In most cases, XML is overly verbose. CSV is more compact,
more humanly readable, has a greater 1-to-1 correspondence to rows of data in your database, and is a more 'native format' for a spreadsheet (rows/columns of the CSV correspond to rows/columns of the spreadsheet).
XML has it's place, but IMO it's been greatly misused/abused. Say, for example, that you needed to generate a very complex report. Generating the data for the report was going to require multiple complex, multi-table joins on tables having millions of rows each (not the kind of thing you want to have to do very frequently). Let's also suppose that you want to generate your report in several formats: maybe HTML, for a web page; CSV for a spreadsheet; RTF for a MS-WORD document; and maybe PDF, just for grins and giggles. In a scenario like that, it might make sense to hit the database ONCE, store the results in XML, since it makes a good INTERMEDIATE format, and then run a series of converters in parallel (i.e., xml-to-html, xml-to-csv, xml-to-rtf, and xml-to-pdf).

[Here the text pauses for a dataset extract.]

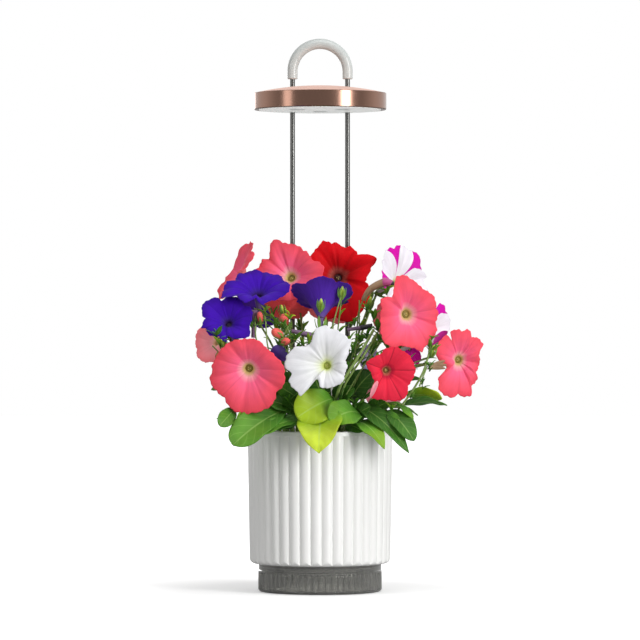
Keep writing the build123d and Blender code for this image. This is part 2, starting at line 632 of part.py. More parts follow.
# Leaves by group: base, tip, width, arch and tilt about the midrib.
LEAVES = {
    "leaves_front_left": [
        ((-30, -46, 184), (-86, -92, 153), 37, 7, -34),
        ((-84, -60, 184), (-100, -84, 168), 16, 3, -50),
        ((-66, -54, 180), (-82, -78, 170), 16, 3, -60),
        ((-18, -42, 190), (-44, -62, 216), 26, 4, 60),
        ((-22, -40, 178), (-54, -56, 192), 24, 4, -50),
        ((-90, -52, 200), (-107, -66, 204), 10, 2, -50),
    ],
    "leaves_front_centre": [
        ((12, -48, 190), (-25, -78, 178), 38, 8, -58),
        ((3, -62, 180), (-1, -98, 141), 42, 7, 4),
        ((38, -54, 176), (8, -82, 174), 32, 8, -42),
        ((8, -40, 186), (-6, -58, 218), 28, 4, 60),
        ((18, -42, 182), (26, -56, 208), 26, 4, 75),
    ],
    "leaves_front_right": [
        ((34, -54, 173), (64, -90, 146), 22, 6, 14),
        ((38, -44, 186), (87, -82, 141), 23, 9, 28),
        ((66, -50, 182), (92, -80, 153), 22, 5, 25),
        ((84, -36, 197), (120, -54, 193), 15, 3, -50),
        ((86, -40, 186), (125, -60, 187), 18, 4, -30),
        ((30, -40, 190), (52, -50, 220), 30, 4, 70),
        ((76, -54, 188), (93, -66, 170), 9, 2, 10),
    ],
    "leaves_rear": [
        ((-30, 24, 172), (-84, 62, 158), 32, 7, 12),
        ((-44, 6, 180), (-104, 20, 172), 28, 6, -10),
        ((-6, 26, 210), (-12, 74, 226), 24, 5, 0),
        ((-40, -10, 190), (-98, -26, 206), 24, 5, 16),
        ((36, 22, 172), (84, 60, 156), 30, 7, -12),
        ((46, 2, 180), (108, 18, 170), 28, 6, 10),
        ((8, 24, 192), (10, 86, 186), 26, 5, 4),
        ((44, -12, 192), (100, -14, 212), 24, 5, -16),
    ],
    "leaves_inner": [
        ((-14, -6, 196), (-46, -14, 240), 22, 4, 20),
        ((14, 2, 200), (44, 6, 244), 22, 4, -20),
        ((0, 14, 196), (-4, 38, 238), 22, 4, 0),
        ((4, -18, 206), (22, -34, 248), 20, 4, 16),
    ],
}

# Buds: tip place, the direction they point as azimuth and elevation, and stem root.
BUDS = [
    ((1, -56, 290), 10, 70, (0, -26)),
    ((22, -50, 302), 20, 74, (12, -24)),
    ((-38, -44, 284), -30, 66, (-14, -24)),
    ((-96, -66, 250), -30, 60, (-32, -24)),
    ((112, -52, 244), 30, 62, (36, -22)),
    ((50, -40, 292), 30, 62, (20, -16)),
    ((-50, 40, 300), 200, 70, (-20, 10)),
    ((52, 34, 300), 150, 70, (22, 8)),
    ((-20, 60, 268), 190, 64, (-8, 14)),
]


def buds():
    """Slim closed buds, each on its own stem tip."""
    shapes = []
    for tip, azimuth, elevation, _ in BUDS:
        frame = bloom_frame(tip, azimuth, elevation)
        shapes.append(solid_of(frame * (Pos(0, 0, -6.5) * Cone(1.6, 3.0, 9) + Pos(0, 0, -1) * Cone(3.0, 0.8, 2))))
    return shapes


def bud_tail(bud):
    tip, azimuth, elevation, _ = bud
    return Vector(*tip) - facing(azimuth, elevation) * 11


class Bed:
    """The plant pieces placed so far, which later pieces are trimmed against."""

    def __init__(self):
        self.placed = []
        for place in ROD_PLACES:
            self.keep(disc(ROD_RADIUS + 1.5, MEDIUM_TOP - 5, LAMP_UNDERSIDE, place))

    def keep(self, shape):
        self.placed.append((shape, shape.bounding_box()))

    def plant(self, shape):
        """Trim a piece where it would run through its neighbours, and keep it."""
        box = shape.bounding_box()
        for other, other_box in self.placed:
            if boxes_meet(box, other_box):
                result = shape - other
                if result is not None and result.solids():
                    shape = solid_of(result)
        self.keep(shape)
        return shape


def boxes_meet(a, b):
    return (a.min.X <= b.max.X and b.min.X <= a.max.X and a.min.Y <= b.max.Y and b.min.Y <= a.max.Y
            and a.min.Z <= b.max.Z and b.min.Z <= a.max.Z)


def plant_pieces():
    """All plant nodes, each piece grown clear of the rods and of the pieces before it."""
    bed = Bed()
    nodes = {}
    for name, (centre, azimuth, elevation, radius, lobes, _) in BLOOMS.items():
        nodes[name] = bed.plant(bloom(centre, azimuth, elevation, radius, lobes))
    nodes["buds"] = group([bed.plant(shape) for shape in buds()])
    for name, rows in LEAVES.items():
        nodes[name] = group([bed.plant(leaf(*row)) for row in rows])
    stems = {"stems_left": [], "stems_right": [], "stems_rear": []}
    for centre, azimuth, elevation, radius, _, root in BLOOMS.values():
        shape = stem((*root, MEDIUM_TOP), bloom_tail(centre, azimuth, elevation, radius))
        stems[stem_group(root)].append(shape)
    for bud in BUDS:
        stems[stem_group(bud[3])].append(stem((*bud[3], MEDIUM_TOP), bud_tail(bud), 1.0))
    for name, shapes in stems.items():
        nodes[name] = group([bed.plant(shape) for shape in shapes])
    return nodes


def stem_group(root):
    if root[1] > 6:
        return "stems_rear"
    return "stems_right" if root[0] > 0 else "stems_left"


# ---------------------------------------------------------------- all nodes
def all_nodes():
    nodes = {
        "reservoir_tank": reservoir_tank(),
        "foot_disc": foot_disc(),
        "pot_shell": pot_shell(),
        "tank_gasket": tank_gasket(),
        "rod_sleeves": rod_sleeves(),
        "rear_cover": rear_cover(),
        "fill_cap": fill_cap(),
        "planting_basket": planting_basket(),
        "wicks": wicks(),
        "growing_medium": growing_medium(),
        "rod_left": rod(ROD_PLACES[0]),
        "rod_right": rod(ROD_PLACES[1]),
        "handle_loop": handle_loop(),
        "lamp_rim": lamp_rim(),
        "lamp_top_cover": lamp_top_cover(),
        "lamp_diffuser": lamp_diffuser(),
        "lamp_lenses": lamp_lenses(),
        "led_board": led_board(),
        "led_emitters": led_emitters(),
        "heat_spreader": heat_spreader(),
        "lamp_screws": lamp_screws(),
        "board_spacers": board_spacers(),
        "driver_board": driver_board(),
        "power_inlet": power_inlet(),
        "tact_switch": tact_switch(),
        "lamp_button": lamp_button(),
        "rod_guides": rod_guides(),
        "grip_rings": grip_rings(),
    }
    nodes.update(plant_pieces())
    return nodes


os.makedirs("parts", exist_ok=True)
for node_name, node_shape in all_nodes().items():
    export_step(node_shape, f"parts/{node_name}.step")
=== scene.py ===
import bpy
import math
import random
import numpy as np
from mathutils import Matrix, Vector


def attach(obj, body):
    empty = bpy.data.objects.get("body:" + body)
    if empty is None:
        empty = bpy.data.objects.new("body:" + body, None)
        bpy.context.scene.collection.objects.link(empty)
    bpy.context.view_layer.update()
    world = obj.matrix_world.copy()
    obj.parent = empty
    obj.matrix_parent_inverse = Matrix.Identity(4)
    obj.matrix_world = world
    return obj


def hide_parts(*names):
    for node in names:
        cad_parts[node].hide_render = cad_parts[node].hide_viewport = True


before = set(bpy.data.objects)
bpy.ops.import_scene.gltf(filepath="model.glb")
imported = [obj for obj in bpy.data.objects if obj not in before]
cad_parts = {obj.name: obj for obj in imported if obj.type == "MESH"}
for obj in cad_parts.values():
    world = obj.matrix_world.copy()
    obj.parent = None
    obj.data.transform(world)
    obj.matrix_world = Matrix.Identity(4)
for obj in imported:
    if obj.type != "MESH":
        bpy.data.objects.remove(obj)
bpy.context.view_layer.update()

MM = 0.001
DICE = random.Random(41)

# ---------------------------------------------------------------- sizes, in millimetres
MEDIUM_TOP = 142.0
STEM_RADIUS = 1.3
PETAL_THICKNESS = 0.35
LEAF_THICKNESS = 0.5
SEPAL_THICKNESS = 0.4
TAIL_SAG = 5.0
PETAL_TURNS = 160
TUBE_RINGS = 8
LIMB_RINGS = 28
LEAF_STEPS = 26
LEAF_LANES = 14
LOBE_WIDTH = 45.0
LOBE_REACH = 36.0
GRANULE_COUNT = 240
GRANULE_REACH = 58.0
BASKET_BACK = 26.0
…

Too many times I've seen people using XML as a kind of flat-file, text-based, database language. That's not what it was designed for, and it's not particularly good at it.
If you only have one target output (not many) and you can more easily generate that output (i.e., CSV), there's no need to go through the extra effort of generating XML as an intermediate format. Read the docs on cpan for Parse::CSV and compare to XML::Parser and think about if you really need to use XML or not.